Soil Health Partnership receives $4m boost

Midwest Row Crop Collaborative's founding members include Cargill, General Mills, Kelloggs, Monsanto, PepsiCo and Walmart.

A revolutionary effort to support on-farm conservation has added a new partner representing major agricultural companies, food companies and environmental groups. The new collaboration will accelerate the Soil Health Partnership’s leadership in helping farmers adopt practices that protect natural resources while potentially increasing profits.

At the Farm Progress Show in Boone, Iowa, the industry-leading companies and environmental organizations announced the launch of the Midwest Row Crop Collaborative. Its goal is to support, enhance and accelerate the use of environmentally preferable agricultural practices.

The Midwest Row Crop Collaborative’s founding members include Cargill, the Environmental Defense Fund, General Mills, Kellogg Co., Monsanto, PepsiCo, The Nature Conservancy, Walmart and World Wildlife Fund. The overall shared goal is to help achieve a 45% nutrient loss reduction by 2035 across the Upper Mississippi River Basin — chiefly for nitrogen and phosphorus.

As part of this effort, the collaborative has committed to raising $4 million over five years to augment the Soil Health Partnership, a farmer-led initiative of the National Corn Growers Assn. (NCGA) established in 2014.

With more than 65 farm sites already enrolled in nine Midwest states, the new funding commitment recognizes the Soil Health Partnership as the leader in field-scale testing and measuring of management practices that improve soil health. These practices include:

  • Growing cover crops to prevent erosion and nutrient losses;
  • Implementing conservation tillage like no-till or strip-till, and
  • Using advanced, science-based nutrient management techniques to reduce nutrient loss.

“Through healthy soil, farmers can play a major role protecting water quality and the environment while also optimizing their crop yields and economic returns,” said Nick Goeser, director of the Soil Health Partnership. “We’re honored to welcome the Midwest Row Crop Collaborative to our program. Their support will amplify our research and communications efforts in helping farmers find practices that work best for them.”

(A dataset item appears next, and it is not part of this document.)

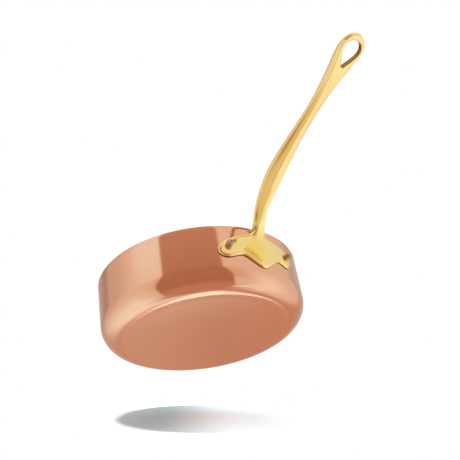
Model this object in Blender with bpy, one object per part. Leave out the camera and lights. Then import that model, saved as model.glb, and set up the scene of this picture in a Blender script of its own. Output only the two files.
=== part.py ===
"""A small copper saute pan: copper shell, steel lining, cast brass handle and two steel rivets.

Metres, +Z up. The origin is the middle of the base's underside, and the handle points along +X.
"""
import math

import bmesh
import bpy
from mathutils import Vector

MM = 0.001

# Pan body
PAN_RADIUS = 60.0 * MM
PAN_HEIGHT = 36.5 * MM
CORNER_RADIUS = 10.8 * MM
COPPER_THICKNESS = 1.4 * MM
LINING_THICKNESS = 0.5 * MM
RIM_ROUND = 0.2 * MM
TURN_STEPS = 80
CORNER_STEPS = 6

# Points of a turned piece that meet on its axis are merged within this distance
MERGE_DISTANCE = 0.02 * MM

# Every piece keeps this gap to the piece that it lies on
FIT_GAP = 0.3 * MM

# Bracket: a plate bent round the wall, drawn as columns that stand side by side. A column has its
# distance along the wall from the handle's middle, and how far its two ends lie below the rim. The
# casting's right wing lies a little higher than its left one.
BRACKET_THICKNESS = 2.2 * MM
BRACKET_COLUMNS = (
    (-26.0, 16.9, 14.3),
    (-24.0, 19.8, 11.4),
    (-21.2, 20.7, 9.5),
    (-18.2, 20.3, 8.3),
    (-15.2, 19.2, 7.3),
    (-12.4, 18.4, 6.4),
    (-9.9, 19.2, 5.8),
    (-7.3, 21.3, 5.2),
    (-4.6, 23.4, 3.6),
    (-2.2, 24.9, 1.8),
    (-1.1, 25.3, 1.6),
    (0.0, 25.4, 1.6),
    (1.1, 25.3, 1.6),
    (2.2, 24.9, 1.8),
    (4.6, 23.5, 3.5),
    (7.5, 21.6, 4.8),
    (10.3, 19.3, 5.3),
    (12.9, 18.5, 5.8),
    (15.6, 19.3, 6.4),
    (18.4, 20.3, 7.1),
    (21.2, 20.1, 8.2),
    (23.7, 17.9, 9.9),
    (25.6, 14.9, 12.2),
)
BRACKET_ROWS = (0.0, 0.14, 0.36, 0.62, 0.85, 1.0)
LAYERS = (0.0, 0.36, 0.7, 1.0)
SCOOP_DEPTH = 0.8 * MM
SCOOP_ALONG = 6.9 * MM
SCOOP_DROP = 18.3 * MM
SCOOP_REACH = 3.4 * MM

# The columns under the handle swell towards it, and spread towards the top's width at the back
ROOT_COLUMNS = 2
ROOT_SWELL = (0.0, 0.0, 0.0, 0.04, 0.35, 0.8)
ROOT_SPREAD = 0.65

# Handle: its underside starts at the top of the bracket's middle column, this far outside the wall.
# It rises steeply, bends outwards, sweeps on and ends in a slope.
ROOT_OUT = 4.9 * MM
ROOT_ANGLE = math.radians(68.5)
BEND_RADIUS = 26.7 * MM
SWEEP_ANGLE = math.radians(34.2)
SWEEP_RADIUS = 247.5 * MM
SLOPE_ANGLE = math.radians(22.0)
SLOPE_LENGTH = 46.4 * MM
BEND_STEPS = 24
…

The new alliance will help Soil Health Partnership achieve the goal of enrolling 100 farms a full two years earlier than planned and also underscores its key milestones and early vision — a vision advanced by initial and continuing funding from Monsanto, Walton Family Foundation, NCGA and the U.S. Department of Agriculture. These early supporters helped form the Soil Health Partnership’s operating and data collection structure while recognizing common goals.

“As a farmer, I am committed to soil health because I know we have to constantly improve how we care for our land and how we farm it,” said Roger Zylstra, a Lynnville, Iowa, farmer enrolled in the Soil Health Partnership. “This funding commitment is significant to me because now we have more support from the large food and ag companies as well as environmental groups pushing for change. They’re showing us we don’t have to do it alone.”

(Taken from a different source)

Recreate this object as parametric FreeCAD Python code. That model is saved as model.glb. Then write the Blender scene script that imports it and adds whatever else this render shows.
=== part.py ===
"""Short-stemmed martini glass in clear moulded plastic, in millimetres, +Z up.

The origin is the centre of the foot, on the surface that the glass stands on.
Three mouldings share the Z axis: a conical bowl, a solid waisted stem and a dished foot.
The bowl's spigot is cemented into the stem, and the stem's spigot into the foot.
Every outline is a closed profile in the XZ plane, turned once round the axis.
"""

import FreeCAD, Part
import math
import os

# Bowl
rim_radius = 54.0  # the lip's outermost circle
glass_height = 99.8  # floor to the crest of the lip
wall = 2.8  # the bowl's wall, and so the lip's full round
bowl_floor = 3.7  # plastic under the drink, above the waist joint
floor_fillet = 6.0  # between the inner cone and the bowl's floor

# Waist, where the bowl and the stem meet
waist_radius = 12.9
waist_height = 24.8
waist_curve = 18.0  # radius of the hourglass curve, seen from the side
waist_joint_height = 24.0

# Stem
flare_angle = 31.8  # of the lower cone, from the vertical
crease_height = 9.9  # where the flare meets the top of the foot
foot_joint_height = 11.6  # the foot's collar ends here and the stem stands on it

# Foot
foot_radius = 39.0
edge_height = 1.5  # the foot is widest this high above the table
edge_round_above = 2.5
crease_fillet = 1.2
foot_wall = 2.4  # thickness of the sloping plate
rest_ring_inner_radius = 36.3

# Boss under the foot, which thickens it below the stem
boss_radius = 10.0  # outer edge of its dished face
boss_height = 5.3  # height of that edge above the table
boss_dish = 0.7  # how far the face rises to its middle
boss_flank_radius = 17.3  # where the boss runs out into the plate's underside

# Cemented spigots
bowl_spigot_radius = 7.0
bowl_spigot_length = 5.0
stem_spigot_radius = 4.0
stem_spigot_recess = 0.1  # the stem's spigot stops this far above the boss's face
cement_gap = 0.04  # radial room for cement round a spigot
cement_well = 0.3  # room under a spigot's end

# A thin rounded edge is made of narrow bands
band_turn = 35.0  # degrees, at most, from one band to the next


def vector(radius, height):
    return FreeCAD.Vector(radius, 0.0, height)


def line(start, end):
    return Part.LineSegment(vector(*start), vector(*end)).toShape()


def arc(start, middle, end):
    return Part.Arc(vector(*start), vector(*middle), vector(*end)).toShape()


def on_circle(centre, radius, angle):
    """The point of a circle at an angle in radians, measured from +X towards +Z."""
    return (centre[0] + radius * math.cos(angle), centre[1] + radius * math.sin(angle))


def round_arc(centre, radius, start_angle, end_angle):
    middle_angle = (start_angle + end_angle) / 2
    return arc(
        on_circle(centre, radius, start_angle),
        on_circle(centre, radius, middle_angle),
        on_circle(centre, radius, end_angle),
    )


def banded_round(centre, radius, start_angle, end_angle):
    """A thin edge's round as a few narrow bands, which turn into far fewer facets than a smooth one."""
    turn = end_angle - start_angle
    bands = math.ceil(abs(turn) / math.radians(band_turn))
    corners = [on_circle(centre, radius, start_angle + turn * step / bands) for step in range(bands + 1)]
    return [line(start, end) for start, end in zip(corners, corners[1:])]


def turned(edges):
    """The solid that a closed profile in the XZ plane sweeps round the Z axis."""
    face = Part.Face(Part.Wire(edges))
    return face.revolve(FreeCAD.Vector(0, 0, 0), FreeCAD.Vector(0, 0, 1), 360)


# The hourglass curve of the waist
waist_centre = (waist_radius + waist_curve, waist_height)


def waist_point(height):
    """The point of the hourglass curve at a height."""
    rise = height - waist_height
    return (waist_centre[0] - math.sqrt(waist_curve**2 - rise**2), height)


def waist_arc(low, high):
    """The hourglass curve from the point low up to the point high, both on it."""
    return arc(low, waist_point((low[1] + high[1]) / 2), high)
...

The Soil Health Partnership brings together diverse partner organizations, including commodity groups, federal agencies, universities and environmental groups, to work toward the common goal of improving soil health. Over a period of at least 10 years, the partnership will identify, test and measure farm management practices that improve soil health and benefit farmers. The results of this farmer-led project aim to provide a platform for sharing peer-to-peer information and lend resources to benefit agricultural sustainability and profitability. As an initiative of NCGA, the Soil Health Partnership provides the spark for greater understanding and implementation of agricultural best practices to protect resources for future generations. For more information, visit soilhealthpartnership.org.

The Midwest Row Crop Collaborative is a diverse partnership working to scale agricultural solutions that protect air and water quality and enhance soil health while remaining committed to producing enough food to feed the growing global population. These leading companies and conservation groups are all committed to building a broad partnership in three pilot states: Illinois, Iowa and Nebraska. This group will measure and deliver improved environmental outcomes through cross-sector collaboration and continuous improvement throughout the Upper Mississippi River Basin.